Flight cabin crew are more at risk of developing some cancers than the rest of the population, according to a study.

Research conducted by the Harvard TH Chan School of Public Health in Boston found that 3.4% of female cabin crew had developed breast cancer, compared with 2.3% of the general US female population.

They were also more likely to develop uterine cancer, cervical cancer, gastrointestinal cancer and thyroid cancer.

There was a higher rate of melanoma skin cancer among female flight crew that those who were not in the occupation (2.2% versus 0.98% of the female population). This was the same for male cabin crew – 1.2% had been diagnosed with a melanoma, compared with 0.69% of men across the US.

Non-melanoma skin cancers were also more prevalent in cabin crew than the general population. Around 7.4% of female flight attendants had been diagnosed, compared with 1.8% of women, and 3.2% of male flight crew had non-melanoma skin cancer, compared with 2.9% of all men in the US.
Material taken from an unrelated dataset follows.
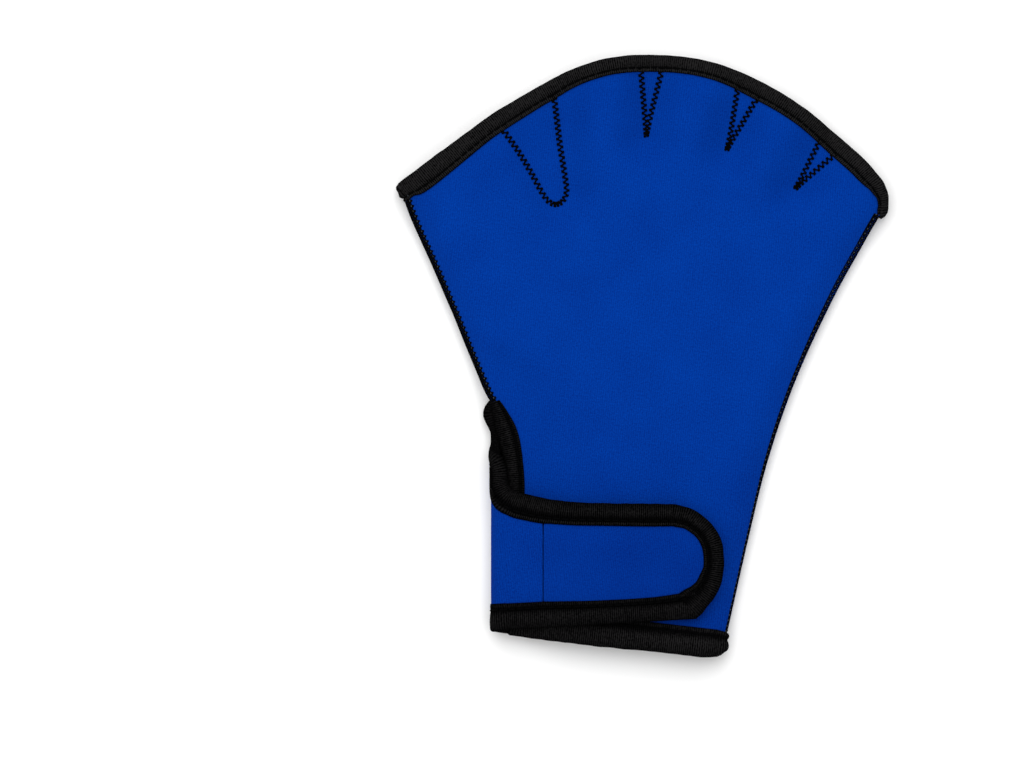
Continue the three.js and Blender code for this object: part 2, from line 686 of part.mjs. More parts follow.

The research paper ‘Cancer prevalence among flight attendants compared to the general population’, which was published in the journal Environmental Health , looked at the health of more than 5,000 former and current cabin crew.

It said the higher rate of cancer among cabin crew could be related to increased exposure to cosmic radiation and disruption to Circadian rhythms from shift work and crossing time zones.

It claimed cabin crew report a much higher rate of sleep disorders and disturbances compared to the general population, which might be exacerbated among women with young children.

The paper said the results were ”striking given the low rates of overweight and smoking among flight attendants… which we take to be indicators of general health and healthy behaviours, as well as being independent risk factors for some cancers”.

It found associations between each five-year increase in overall job tenure and non-melanoma skin cancer in women and “borderline associations” for melanoma and non-melanoma skin cancers in men.

Job tenure could not be linked to the prevalence of breast cancer, thyroid cancer or melanoma among women.

The paper said: “Our study is the first to show an increase in non-melanoma skin cancer among US cabin crew relative to the general population, which replicates findings among European flight attendants and pilots.

“Our results are also consistent with cabin crews’ occupational exposures to ionizing radiation, Circadian rhythm disruption, historical exposures to in-flight secondhand smoke, and ongoing exposures to other chemical agents, most of which are classified as confirmed or probable carcinogens in humans.

“Ionizing radiation is a known causal factor for non-melanoma skin cancer and breast cancer, whereas the studies regarding melanoma in relation to ionizing radiation are more conflicted.”